Switching to between-subjects analysis of participants’ first ratings, the estimates of differences and confidence intervals were

  • Sliders experiment: d = 2.3, 95% confidence interval ranged from -2.8 to 6.3 (width = 9.1)
  • Stars experiment: d = 3.0, 95% confidence interval ranged from -1.7 to 7.8 (width = 9.5)

For both within- and between-subjects analyses, the observed differences were small and not statistically significant, even with fairly large sample sizes. Examination of the confidence intervals indicates it’s plausible that all differences could be 0.

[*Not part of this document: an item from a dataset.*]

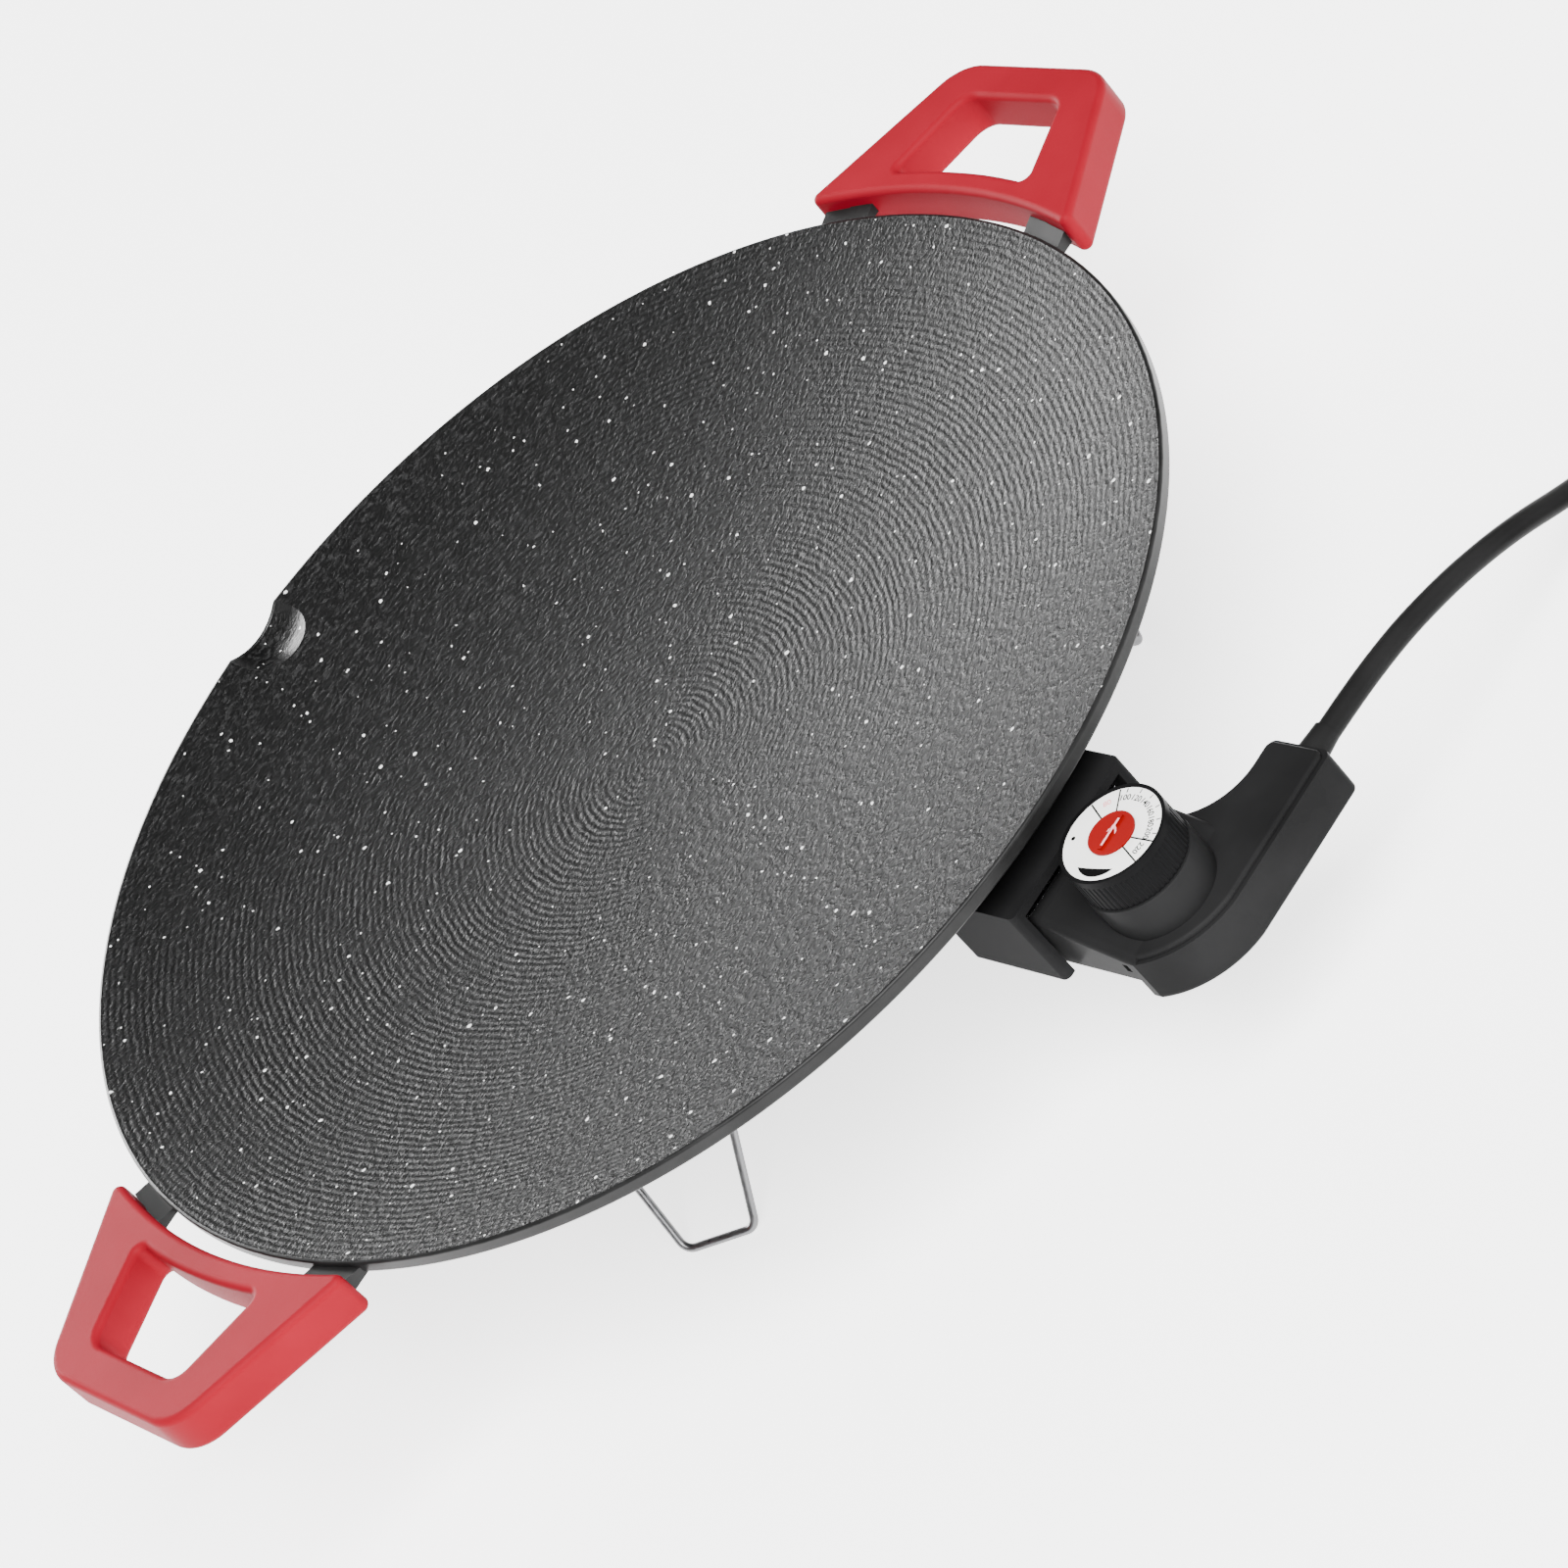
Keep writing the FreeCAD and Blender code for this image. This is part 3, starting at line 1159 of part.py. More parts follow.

The point estimates of observed differences were larger for between-subjects analyses. It’s hard to say whether this is the same as the gap widening reported by Cockburn and Gutwin (2019) in the apparent presence of anchoring, because the confidence intervals from the between-subjects analyses are so much wider than those from the within-subject analyses (as expected), and for these experiments, there was no significant evidence of asymmetric transfer.

Summary and Takeaways

It’s too early to declare that results from within-subjects experiments that include subjective measures are invalid. It’s not too early, however, for researchers who use within-subjects designs to check for asymmetric transfer and to be aware of the possible effect of anchoring or polarization on repeated subjective measurements.

Researchers who find evidence of asymmetric transfer can pull back from the within-subjects design and just compare the first conditions that participants experience using analyses appropriate for a between-subjects design. As shown in the confidence intervals from our recent experiments, though, this can lead to a substantial loss of precision.

It’s an open research question as to which tends to have a larger effect in within-subjects UX studies: anchoring (which pulls within-subjects ratings closer) or polarization (which pushes within-subjects ratings apart).